2) Another, as I recall, could be done if you have IRA(s) and taxable account. 2/3 of each account is in a Target Retirement fund. The remaining 1/3 of the IRA(s) is in a low-cost small cap value index fund. The remaining 1/3 of the taxable account is in a low-cost large cap value index fund. Of course, you pick the fractions you're comfortable with.

3) Or, you could be like Jack Bogle, who it is said has about 75% of his stash in index funds and 25% in actively managed funds.....you could use your Target Retirement as your 75% and pick one or two low-cost actively managed funds for your tilts and see if the managers can beat your TR benchmark.

If you decide to use the small value and large value tilts.....I think you're right you want the small in your IRA/401k because it would be relatively tax inefficient.

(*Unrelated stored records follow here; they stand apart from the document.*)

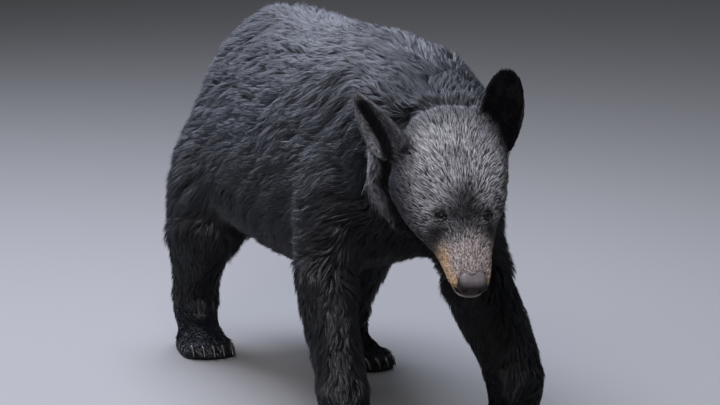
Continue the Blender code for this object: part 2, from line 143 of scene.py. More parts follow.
def smooth(low, high, value):
    share = np.clip((value - low) / (high - low), 0, 1)
    return share * share * (3 - 2 * share)


def bell(off, wide, power=2):
    return np.exp(-(np.abs(off / wide) ** power))


def lengths(vectors):
    return np.linalg.norm(vectors, axis=1)


def unit(vectors):
    return vectors / np.maximum(np.linalg.norm(vectors, axis=-1, keepdims=True), 1e-9)


def relaxed(values, edges, rounds, pull):
    # each value moves towards the mean of its neighbours on the mesh
    count = np.bincount(edges.ravel(), minlength=len(values))[:, None]
    a, b = edges.T
    for _ in range(rounds):
        total = [
            np.bincount(a, column[b], len(values)) + np.bincount(b, column[a], len(values))
            for column in values.T
        ]
        values = values + pull * (np.stack(total, 1) / np.maximum(count, 1) - values)
    return values


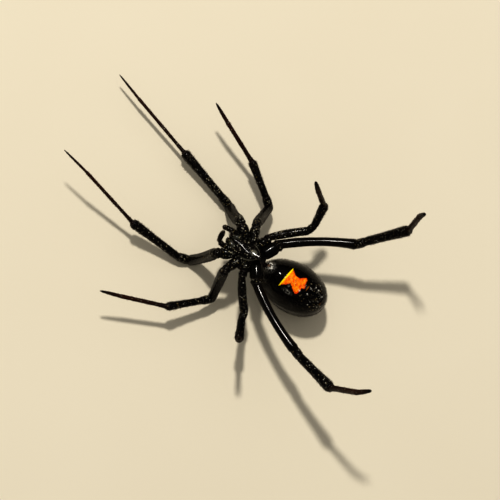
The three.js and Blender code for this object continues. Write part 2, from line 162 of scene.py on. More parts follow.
# Spinnerets: the moat round them, the base's outline, each pair's place beside the middle, radius
# and height, and the shape of a cone in shares of its length and radius
SPINNERETS_Y = -7.87
SPINNERETS_RADIUS = 0.62
MOAT = SPINNERETS_RADIUS + 0.18
SPINNERETS_BASE = ((-0.3, 0.5), (-0.25, 0.66), (-0.1, 0.7), (0.0, 0.66), (0.06, 0.5), (0.08, 0.2))
SPINNERET_PAIRS = (
    ((0.35, 0.33), 0.21, 0.6), ((0.46, -0.12), 0.17, 0.48), ((0.26, -0.47), 0.18, 0.56),
    ((0.12, -0.02), 0.12, 0.42),
)
CONE_SHAPE = (
    (0, 1), (0.3, 1.02), (0.55, 0.9), (0.6, 0.78), (0.66, 0.82), (0.88, 0.62), (1, 0.3), (1.01, 0.08),
)

# The mark on the belly, seen from above: its outline from the left end of its straight front
# edge, round by the rear, to the right end, and the width of the yellow along that edge
HOURGLASS = (
    (1.35, -4.62), (1.18, -4.69), (1.06, -4.91), (0.83, -5.16), (0.77, -5.41), (0.82, -5.69),
    (0.99, -5.93), (1.24, -6.25), (1.14, -6.48), (0.86, -6.51), (0.57, -6.54), (0.38, -6.7),
    (0.16, -6.68), (0.1, -6.49), (0.06, -6.4), (-0.2, -6.46), (-0.58, -6.39), (-0.75, -6.24),
    (-0.68, -6.05), (-0.5, -5.7), (-0.29, -5.47), (-0.2, -5.23), (-0.47, -5.02), (-0.69, -4.67),
    (-1.02, -4.38), (-0.32, -4.42), (0.32, -4.46), (0.93, -4.54),
)
FRONT_EDGE = ((-1.02, -4.38), (1.35, -4.62))
YELLOW_WIDTH = 0.13

# Small forms of the belly, each a bump with its centre, its reach in x and y and its height: the
# pits of three muscles, the pimples under two of the granules, which so stand higher, and three
# slow swellings
PIT_REACH = (0.09, 0.08)
PIMPLE_REACH = (0.09, 0.09)
SMALL_FORMS = (
    ((0.21, -5.52), PIT_REACH, -0.06), ((0.23, -4.5), PIT_REACH, -0.06), ((0.33, -6.35), PIT_REACH, -0.06),
    ((-0.01, -4.49), PIMPLE_REACH, 0.02), ((-0.25, -6.4), PIMPLE_REACH, 0.02),
    ((-0.345, -4.54), (0.51, 0.51), 0.041), ((-0.14, -3.43), (0.48, 0.48), 0.058),
    ((0.45, -4.41), (0.23, 0.23), 0.023),
)
# Granule bumps on the belly, each painted pale: painted glints where the light would catch them.
PAINTED_GLINT_GRANULES = (
    (-0.01, -4.5), (-0.25, -6.4), (0.67, -7.29), (0.62, -7.18), (1.0, -8.0), (-0.07, -7.27),
    (-0.4, -7.96), (0.03, -8.52), (0.1, -8.6), (0.7, -8.6), (1.04, -7.59),
)
GRANULE_REACH = (0.1, 0.1)
GRANULE_HEIGHT = 0.05

# Places of the belly's colouring, each with its reach and its strength: the amber stains behind
# the hourglass and behind the spinnerets, a pale speckled patch beside the mark, and a speckled one
# beside the epigynum. The specks of both are painted glints
STAINS = (((0.42, -6.95), (0.28, 0.06), 1), ((0.05, -8.88), (0.14, 0.1), 0.3))
HOLLOW_STAIN = (((0.04, EPIGYNUM_Y + 0.18), (0.13, 0.14), 0.3),)
PALE_PATCH = (((-0.98, -5.45), (0.2, 0.55), 1), ((-0.45, -5.25), (0.16, 0.14), 1))
SPECKLED = (((-1.0, -3.1), (0.5, 0.6), 0.7),)

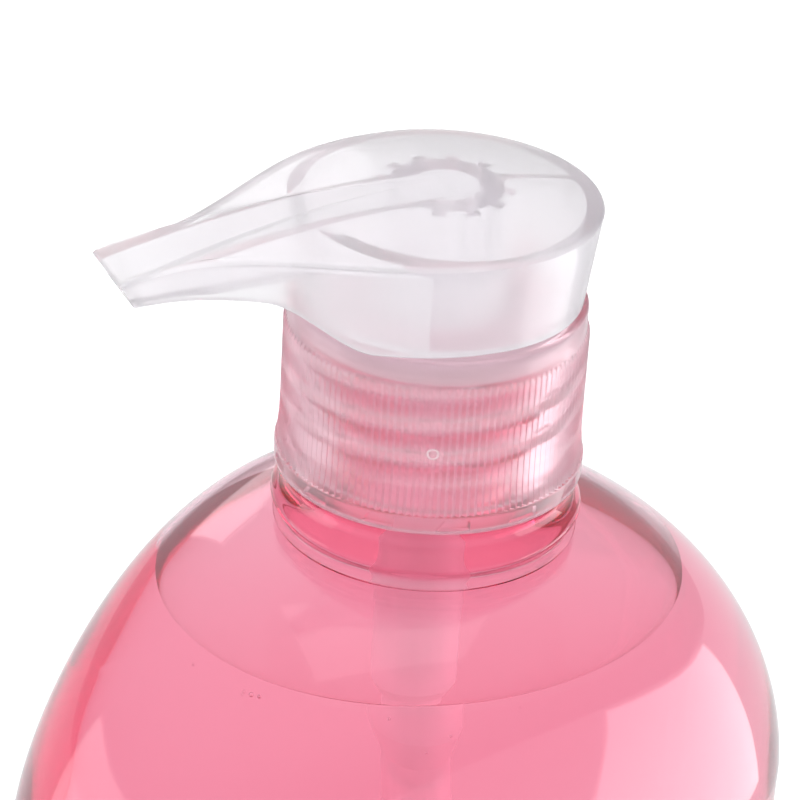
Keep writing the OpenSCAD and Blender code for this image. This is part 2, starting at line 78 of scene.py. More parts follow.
# shader nodes written as expressions
class Wire:
    def __init__(self, finish, socket):
        self.finish = finish
        self.socket = socket

    def maths(self, operation, first, second):
        return self.finish.node("ShaderNodeMath", {"operation": operation}, {0: first, 1: second})

    def __add__(self, other):
        return self.maths("ADD", self, other)

    def __sub__(self, other):
        return self.maths("SUBTRACT", self, other)

    def __rsub__(self, other):
        return self.maths("SUBTRACT", other, self)

    def __mul__(self, other):
        return self.maths("MULTIPLY", self, other)

    def __truediv__(self, other):
        return self.maths("DIVIDE", self, other)


class Finish:
    def __init__(self, owner):
        owner.use_nodes = True
        self.owner = owner
        self.tree = owner.node_tree
        self.tree.nodes.clear()

    def node(self, kind, settings=None, inputs=None, out=0):
        made = self.tree.nodes.new(kind)
        for key, value in (settings or {}).items():
            setattr(made, key, value)
        for key, value in (inputs or {}).items():
            if isinstance(value, Wire):
                self.tree.links.new(value.socket, made.inputs[key])
            else:
                made.inputs[key].default_value = value
        return None if out is None else Wire(self, made.outputs[out])

    def place(self):  # a point of the piece, in millimetres
        point = self.node("ShaderNodeTexCoord", out="Object")
        return self.node("ShaderNodeVectorMath", {"operation": "SCALE"}, {0: point, "Scale": 1 / mm})

    def grain(self, scale, detail, rough=0.5):
        return self.node("ShaderNodeTexNoise", {"noise_dimensions": "3D"},
                         {"Vector": self.place(), "Scale": scale, "Detail": detail, "Roughness": rough})

    def between(self, value, low, high, toLow=0.0, toHigh=1.0):
        return self.node("ShaderNodeMapRange", {"clamp": True, "interpolation_type": "SMOOTHSTEP"},
                         {"Value": value, "From Min": low, "From Max": high,
                          "To Min": toLow, "To Max": toHigh})

    def mixed(self, share, first, second):
        return self.node("ShaderNodeMix", {"data_type": "RGBA"}, {0: share, 6: first, 7: second}, out=2)

    def bump(self, height, depth):
        return self.node("ShaderNodeBump", {}, {
            "Height": height, "Distance": depth * mm, "Strength": 1.0})

    def show(self, surface, volume=None):
        inputs = {"Surface": surface}
        if volume:
            inputs["Volume"] = volume
        self.node("ShaderNodeOutputMaterial", {"is_active_output": True}, inputs, out=None)


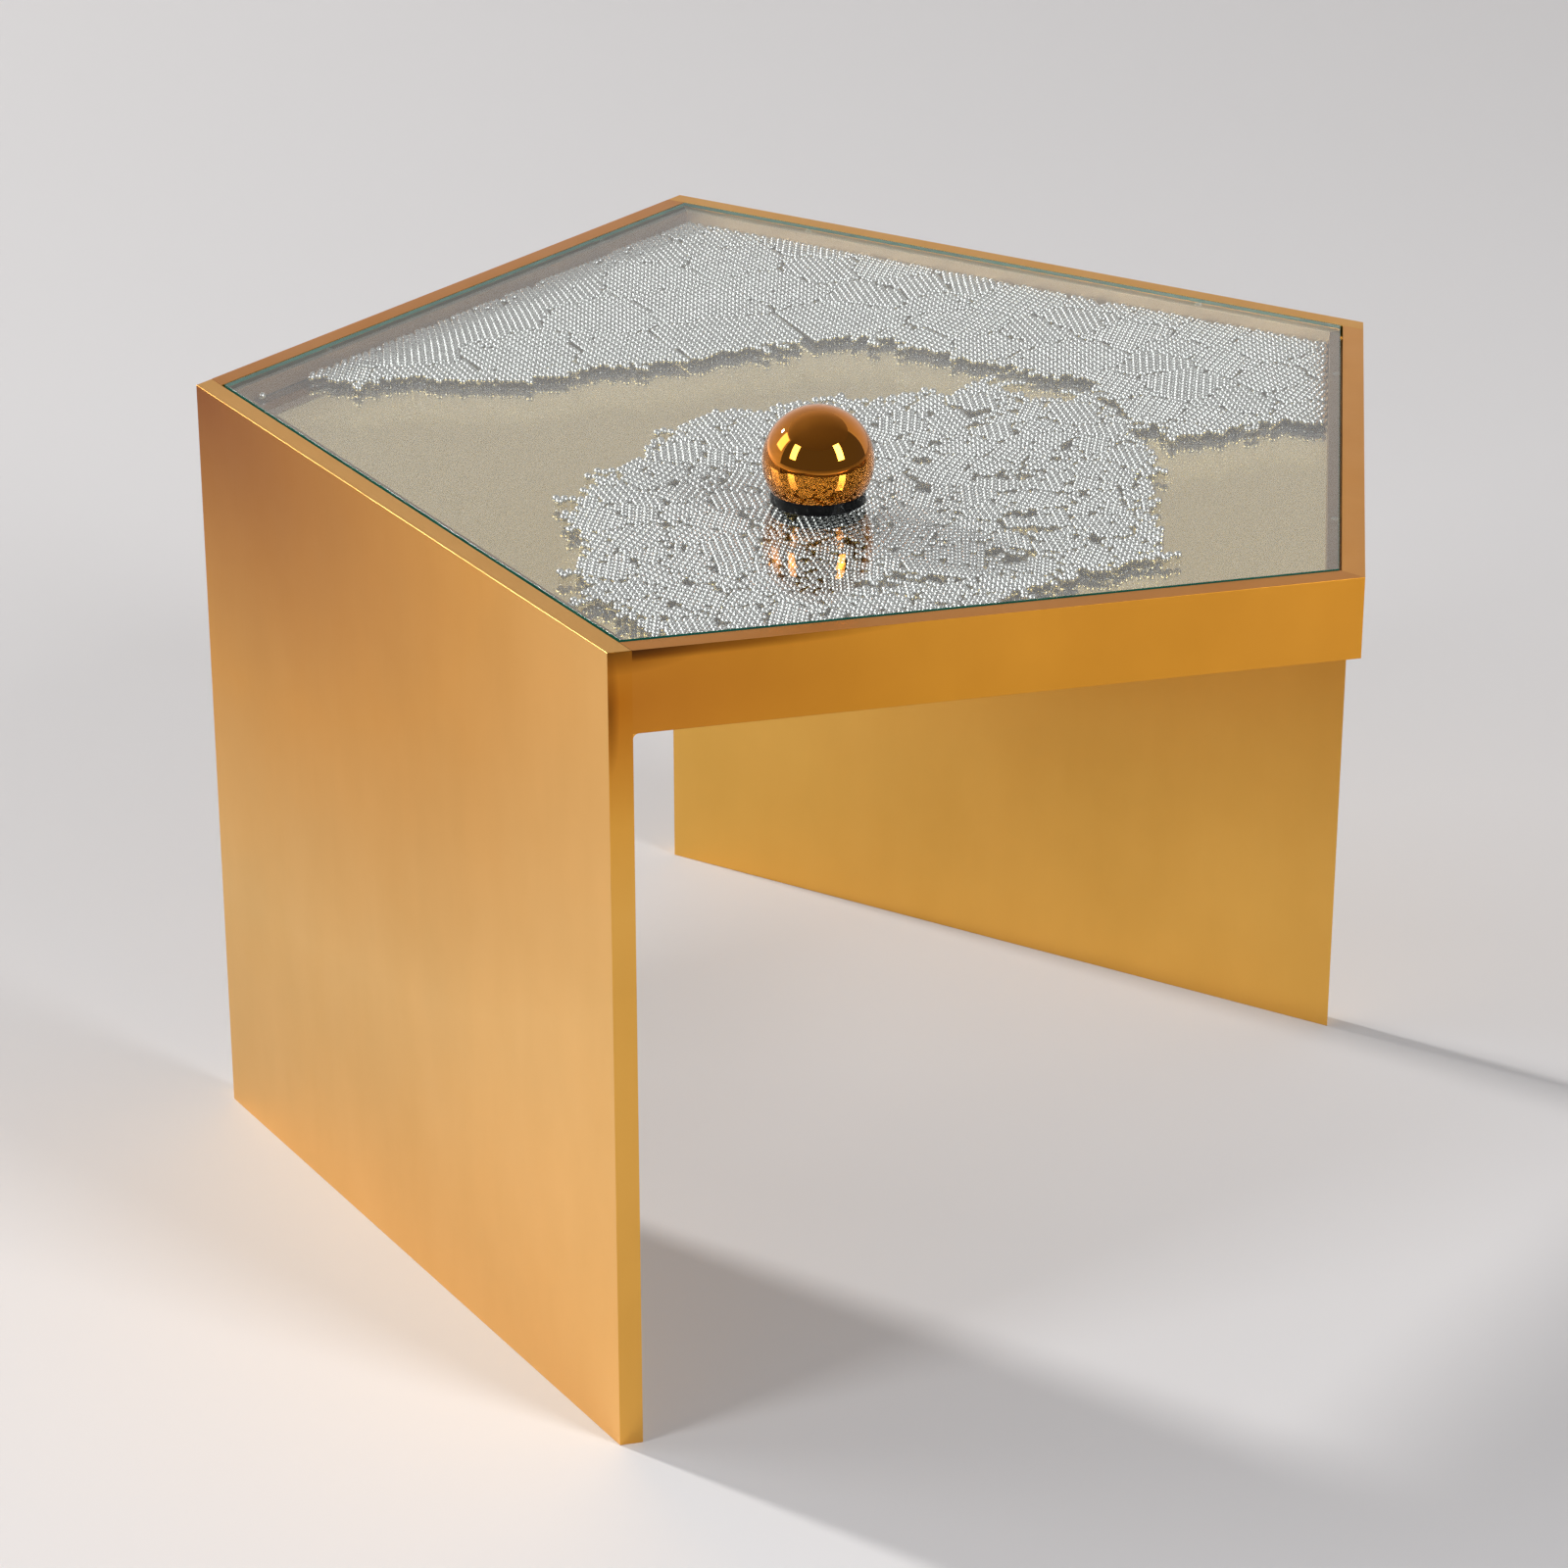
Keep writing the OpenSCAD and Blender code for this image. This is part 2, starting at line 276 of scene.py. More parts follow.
def clear_rubber():
    look = Look("clear_bumper")
    shader = look.principled(
        Base_Color=look.ramp(look.grain(0.002), (0.3, (0.86, 0.88, 0.87)), (0.7, (0.92, 0.93, 0.92))),
        Roughness=0.25, IOR=1.41, Transmission_Weight=0.9,
    )
    return look.lit_through(shader, (0.85, 0.87, 0.86))


# The left corner of the rim, and the joint of left leg panel and front apron, in metres
LEFT_CORNER = (-0.339, 0.081, 0.457)
JOINT_X, FRONT_Y, RIM_Z = -0.199, -0.358, 0.457
# Painted shade at the joint: a wide, warm, darker patch, and a darker one under the rim
JOINT_PAINTED_SHADE = [
    ((JOINT_X, FRONT_Y, RIM_Z - 0.027), (0.17, 0.1, 0.07), (0.74, 0.6, 0.55), (0.88, 0.82, 0.78)),
    ((JOINT_X, FRONT_Y, RIM_Z), (0.05, 0.1, 0.013), (0.3, 0.26, 0.16), (0.66, 0.6, 0.45)),
]
# Painted reflection and shade on the panel's end: the apron's warm tone fades downwards, and a dark wedge
# of painted shade runs down the outer edge.
END_PAINTED_SHADE = [
    ((JOINT_X + 0.006, FRONT_Y, RIM_Z - 0.027), (0.1, 0.1, 0.12), (0.91, 0.7, 0.2), (0.96, 0.88, 0.68)),
    ((JOINT_X + 0.001, FRONT_Y, RIM_Z - 0.032), (0.005, 0.1, 0.036), (0.5, 0.46, 0.32), (0.76, 0.71, 0.6)),
]
# On the apron, a thin dark line of painted shade runs along under the rim.
APRON_PAINTED_SHADE = [
    ((JOINT_X, FRONT_Y, RIM_Z - 0.0005), (0.15, 0.1, 0.006), (0.2, 0.16, 0.08), (0.5, 0.43, 0.3)),
]
# Painted shade on the left panel: upright faces get darker and warmer towards the rim's left corner.
CORNER_PAINTED_SHADE = [(LEFT_CORNER, (0.6, 0.6, 0.31), (0.32, 0.13, 0.0), (0.8, 0.63, 0.36))]

BRASS = satin_brass("frame_brass", (0.83, 0.4, 0.058), (0.92, 0.455, 0.075))
# Lit and shaded copies of the one brass: each piece's tone is painted lighter or darker for how light
# falls on it, and some carry painted shade.
BRASS_LEFT_PAINTED_LIGHT = satin_brass(
    "frame_brass_left_painted_light", (0.88, 0.53, 0.18), (0.96, 0.58, 0.21), CORNER_PAINTED_SHADE, glance=(1.0, 0.94, 0.82),
)
BRASS_END_PAINTED_SHADE = satin_brass(
    "frame_brass_end_painted_shade", (0.76, 0.4, 0.075), (0.83, 0.44, 0.09), JOINT_PAINTED_SHADE + END_PAINTED_SHADE,
)
BRASS_BACK_PAINTED_SHADE = satin_brass("frame_brass_back_painted_shade", (0.68, 0.29, 0.03), (0.76, 0.33, 0.04))
BRASS_REAR_PAINTED_LIGHT = satin_brass("frame_brass_rear_painted_light", (0.88, 0.495, 0.1), (0.97, 0.555, 0.12))
BRASS_FRONT_PAINTED_SHADE = satin_brass(
    "frame_brass_front_painted_shade", (0.7, 0.3, 0.026), (0.78, 0.34, 0.036), JOINT_PAINTED_SHADE + APRON_PAINTED_SHADE,
)
# Shaded and lit copies of the one ledge finish: the dark taupe is painted shade, and the gold on the rear
# ledge is painted light.
LEDGE_PAINTED_SHADE = plain("ledge_taupe_painted_shade", ((0.2, 0.105, 0.042), (0.24, 0.13, 0.055)), 0.06, metallic=0.85, rough=0.42)
LEDGE_PAINTED_LIGHT = plain("ledge_gold_painted_light", ((0.6, 0.42, 0.24), (0.68, 0.48, 0.28)), 0.06, metallic=0.85, rough=0.4)
ZINC = plain(
    "zinc_steel", ((0.5, 0.51, 0.52), (0.62, 0.63, 0.64)), 0.012,
    metallic=1.0, rough=0.36, grit=0.0015,
)
NICKEL = plain("magnet_nickel", ((0.58, 0.57, 0.55), (0.68, 0.67, 0.65)), 0.01, metallic=1.0, rough=0.18)
BOARD = plain("board_black", ((0.018,) * 3, (0.03,) * 3), 0.05, rough=0.6, grit=0.003, bump=0.3)
FELT = plain(
    "felt_black", ((0.008, 0.008, 0.009), (0.02, 0.02, 0.021)), 0.002,
    rough=0.95, grit=0.0006, bump=0.8,
)
RING = plain(
    "ring_black", ((0.003, 0.003, 0.0035), (0.006, 0.006, 0.0065)), 0.01,
    rough=0.34, grit=0.0008, bump=0.1, shine=0.12,
)
STEEL = ball_steel()
SPHERE = polished_bronze()
MIRROR = bronze_mirror()
TOP_GLASS = float_glass("top_glass", tint=(0.3, 0.88, 0.66), density=3.2, shade=(0.95, 0.955, 0.95))
PANE_GLASS = float_glass("pane_glass", tint=(0.8, 0.92, 0.84), density=3.0, shade=(0.96, 0.97, 0.96))
GLASS_EDGE = glass_edge()
BUMPER = clear_rubber()

DRESS = {
    "leg_panel_left": BRASS_LEFT_PAINTED_LIGHT, "leg_panel_rear": BRASS_REAR_PAINTED_LIGHT, "apron_front": BRASS_FRONT_PAINTED_SHADE,
    "apron_right": BRASS, "apron_back": BRASS_BACK_PAINTED_SHADE, "joint_fillets": BRASS, "tray_lugs": ZINC,
    "tray_screws": ZINC, "tray_board": BOARD, "mirror_sheet": MIRROR, "floor_pane": PANE_GLASS,
    "ledge_back": LEDGE_PAINTED_SHADE, "ledge_rear": LEDGE_PAINTED_LIGHT, "ledge_right": LEDGE_PAINTED_SHADE, "ledge_front": LEDGE_PAINTED_SHADE,
    "ledge_left": LEDGE_PAINTED_SHADE, "glass_bumpers": BUMPER, "glass_top": TOP_GLASS, "stray_ball": STEEL,
    "felt_pad": FELT, "base_ring": RING, "disc_magnet": NICKEL, "keeper_plate": ZINC,
    "sphere_shell": SPHERE, "magnet_screw": ZINC, "rear_ball_bed": STEEL, "magnet_ball_cluster": STEEL,
}
for letter in "abcde":
    DRESS["corner_gusset_" + letter] = ZINC
for name, material in DRESS.items():
    nodes[name].data.materials.clear()
    nodes[name].data.materials.append(material)


def second_skin(name, material, chosen):
    """Gives the faces that chosen(normal) picks a second material."""
    mesh = nodes[name].data
    mesh.materials.append(material)
    for face in mesh.polygons:
        face.material_index = 1 if chosen(face.normal) else 0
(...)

Currently I have my 401(k) funds (1/2 my stash) invested in Fidelity Freedom 2035, which is a purely actively-managed life-cycle fund. The other 1/2 of my stash is in Roth IRAs in Vanguard Target Retirement 2035 which as you know is purely indexed. The expense ratio on the Fidelity fund is a little high and I'm pretty convinced that indexing is the way to go, so I plan to move some of the Fidelity fund into a mix of index funds that will mimic the Target Retirement fund but with an even lower expense ratio (I have a few pretty good options in my 401k including a 0.05% ER S&P 500 index fund that will play a large part in the "mimic" collection of funds). The only problem with this is that I lose the automatic rebalancing of the TR fund and I have to manually get more conservative over time with stock/bond ratio. Still mulling this over.....

I could see myself winding up with either #2 or #3 above.....not sure I want to mess with individual stocks, but maybe. You probably can't go too wrong as long as you stay well diversified.

Well, just thought I'd throw some thoughts out there, as you know there are lots of ways to do it, good luck!